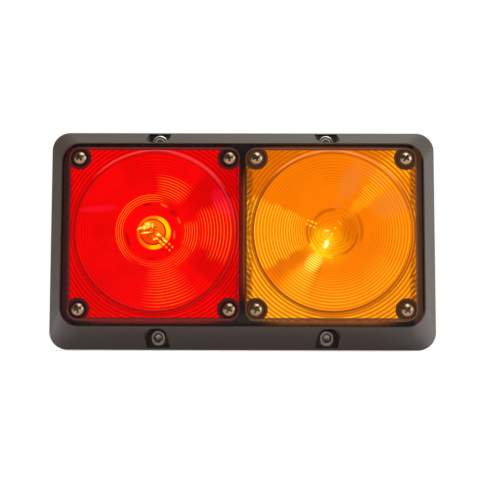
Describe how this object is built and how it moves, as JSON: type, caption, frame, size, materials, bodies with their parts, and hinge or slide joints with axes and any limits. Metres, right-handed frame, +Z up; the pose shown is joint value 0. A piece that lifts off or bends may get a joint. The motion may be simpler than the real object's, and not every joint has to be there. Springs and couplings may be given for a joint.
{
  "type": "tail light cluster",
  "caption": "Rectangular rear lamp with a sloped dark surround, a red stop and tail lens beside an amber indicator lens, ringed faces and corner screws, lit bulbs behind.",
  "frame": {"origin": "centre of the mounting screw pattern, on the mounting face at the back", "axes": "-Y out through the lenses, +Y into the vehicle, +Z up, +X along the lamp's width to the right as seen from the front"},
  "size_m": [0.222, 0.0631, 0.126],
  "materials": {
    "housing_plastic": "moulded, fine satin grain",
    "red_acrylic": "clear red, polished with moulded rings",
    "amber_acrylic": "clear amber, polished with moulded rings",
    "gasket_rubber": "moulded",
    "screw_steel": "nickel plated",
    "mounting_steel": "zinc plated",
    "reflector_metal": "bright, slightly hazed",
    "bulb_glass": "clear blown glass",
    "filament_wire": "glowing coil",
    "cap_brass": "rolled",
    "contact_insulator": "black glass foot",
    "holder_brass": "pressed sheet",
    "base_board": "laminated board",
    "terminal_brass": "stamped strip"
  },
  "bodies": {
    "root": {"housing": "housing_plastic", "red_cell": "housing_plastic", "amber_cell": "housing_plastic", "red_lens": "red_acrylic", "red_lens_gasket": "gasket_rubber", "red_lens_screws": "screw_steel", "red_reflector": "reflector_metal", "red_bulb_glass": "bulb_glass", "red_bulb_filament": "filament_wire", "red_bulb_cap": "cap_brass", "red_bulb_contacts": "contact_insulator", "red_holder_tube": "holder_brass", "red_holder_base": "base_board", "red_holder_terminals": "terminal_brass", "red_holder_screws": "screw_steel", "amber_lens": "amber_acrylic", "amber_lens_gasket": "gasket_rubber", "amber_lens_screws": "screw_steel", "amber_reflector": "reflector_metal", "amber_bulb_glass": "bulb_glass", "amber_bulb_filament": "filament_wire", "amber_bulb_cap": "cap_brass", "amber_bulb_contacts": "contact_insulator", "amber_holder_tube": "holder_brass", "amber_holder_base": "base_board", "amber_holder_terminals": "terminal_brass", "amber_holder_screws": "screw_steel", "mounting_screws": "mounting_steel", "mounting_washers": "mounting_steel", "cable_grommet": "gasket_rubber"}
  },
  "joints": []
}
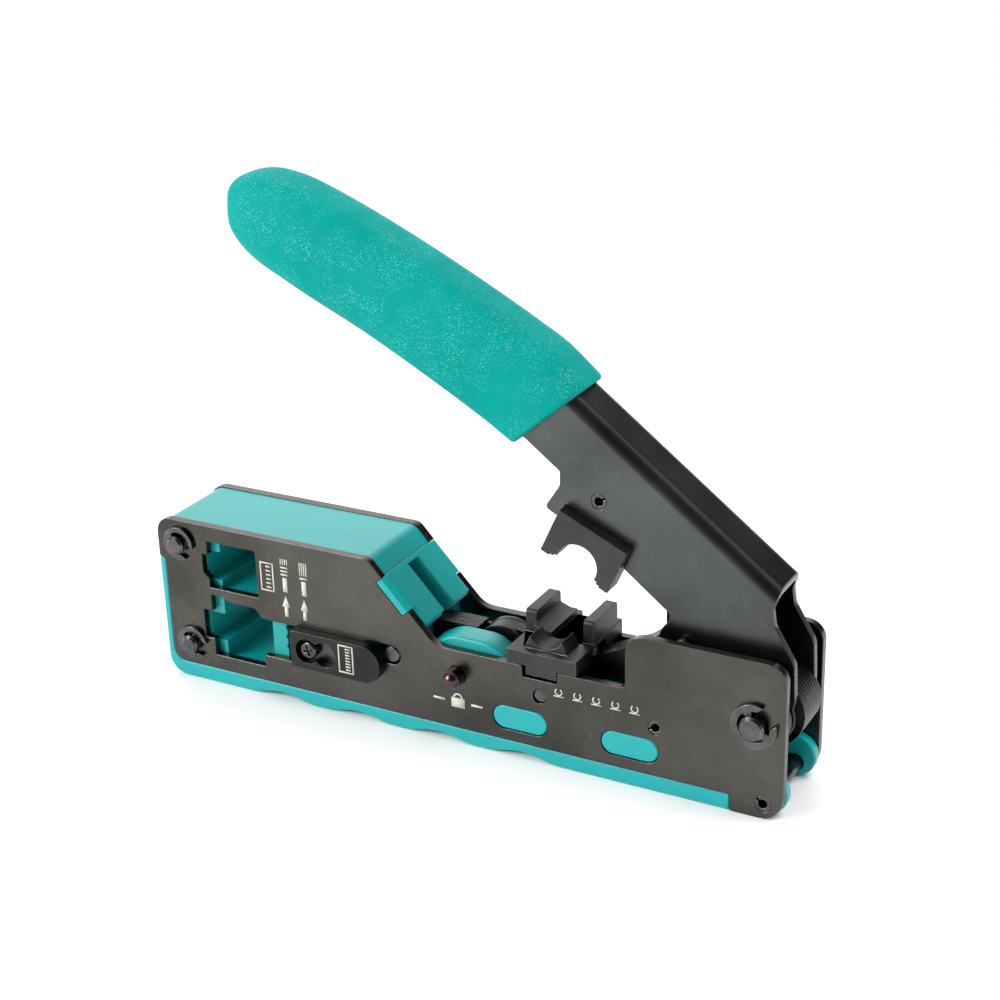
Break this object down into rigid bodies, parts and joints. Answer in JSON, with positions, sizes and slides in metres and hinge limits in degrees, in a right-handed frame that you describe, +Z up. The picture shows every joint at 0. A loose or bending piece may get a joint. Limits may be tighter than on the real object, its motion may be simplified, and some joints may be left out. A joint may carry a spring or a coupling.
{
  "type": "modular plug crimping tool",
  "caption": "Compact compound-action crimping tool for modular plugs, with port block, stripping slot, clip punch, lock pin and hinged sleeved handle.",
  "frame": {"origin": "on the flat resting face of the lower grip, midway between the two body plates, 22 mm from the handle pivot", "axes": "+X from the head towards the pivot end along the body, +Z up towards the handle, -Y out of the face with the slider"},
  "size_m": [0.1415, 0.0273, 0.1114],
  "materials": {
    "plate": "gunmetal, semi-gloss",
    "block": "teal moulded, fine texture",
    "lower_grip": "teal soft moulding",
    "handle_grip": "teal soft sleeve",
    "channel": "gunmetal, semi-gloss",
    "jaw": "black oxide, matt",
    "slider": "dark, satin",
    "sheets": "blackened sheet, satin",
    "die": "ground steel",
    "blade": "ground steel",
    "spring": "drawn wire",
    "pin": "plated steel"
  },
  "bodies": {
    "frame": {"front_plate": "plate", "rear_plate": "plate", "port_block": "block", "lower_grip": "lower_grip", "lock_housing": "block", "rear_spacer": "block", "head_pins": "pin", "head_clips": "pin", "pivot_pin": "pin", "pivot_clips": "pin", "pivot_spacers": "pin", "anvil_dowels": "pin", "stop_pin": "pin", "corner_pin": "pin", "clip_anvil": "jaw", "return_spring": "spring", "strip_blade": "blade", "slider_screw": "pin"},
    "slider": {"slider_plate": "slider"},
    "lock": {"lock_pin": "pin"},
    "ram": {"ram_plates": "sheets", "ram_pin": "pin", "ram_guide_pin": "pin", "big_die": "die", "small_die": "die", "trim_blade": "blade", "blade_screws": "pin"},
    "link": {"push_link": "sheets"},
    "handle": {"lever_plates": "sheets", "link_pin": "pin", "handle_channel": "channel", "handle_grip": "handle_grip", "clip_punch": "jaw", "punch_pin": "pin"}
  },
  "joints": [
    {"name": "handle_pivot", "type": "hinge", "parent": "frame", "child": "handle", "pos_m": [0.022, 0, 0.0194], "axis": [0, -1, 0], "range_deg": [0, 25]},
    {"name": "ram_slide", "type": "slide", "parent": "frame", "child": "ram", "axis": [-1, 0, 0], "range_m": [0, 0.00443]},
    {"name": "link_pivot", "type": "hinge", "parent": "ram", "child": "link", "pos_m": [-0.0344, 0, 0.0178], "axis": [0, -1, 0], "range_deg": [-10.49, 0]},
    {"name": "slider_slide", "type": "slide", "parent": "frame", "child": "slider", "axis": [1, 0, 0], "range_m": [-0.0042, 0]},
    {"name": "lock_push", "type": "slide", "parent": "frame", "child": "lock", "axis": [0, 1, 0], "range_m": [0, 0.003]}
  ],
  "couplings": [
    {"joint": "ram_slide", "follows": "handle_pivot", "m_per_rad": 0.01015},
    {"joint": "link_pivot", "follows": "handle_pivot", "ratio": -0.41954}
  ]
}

• [Problem to work on]: Above are the records; copy every line in them that holds the word "object".

• [Exercise output]:
Describe how this object is built and how it moves, as JSON: type, caption, frame, size, materials, bodies with their parts, and hinge or slide joints with axes and any limits. Metres, right-handed frame, +Z up; the pose shown is joint value 0. A piece that lifts off or bends may get a joint. The motion may be simpler than the real object's, and not every joint has to be there. Springs and couplings may be given for a joint.
Break this object down into rigid bodies, parts and joints. Answer in JSON, with positions, sizes and slides in metres and hinge limits in degrees, in a right-handed frame that you describe, +Z up. The picture shows every joint at 0. A loose or bending piece may get a joint. Limits may be tighter than on the real object, its motion may be simplified, and some joints may be left out. A joint may carry a spring or a coupling.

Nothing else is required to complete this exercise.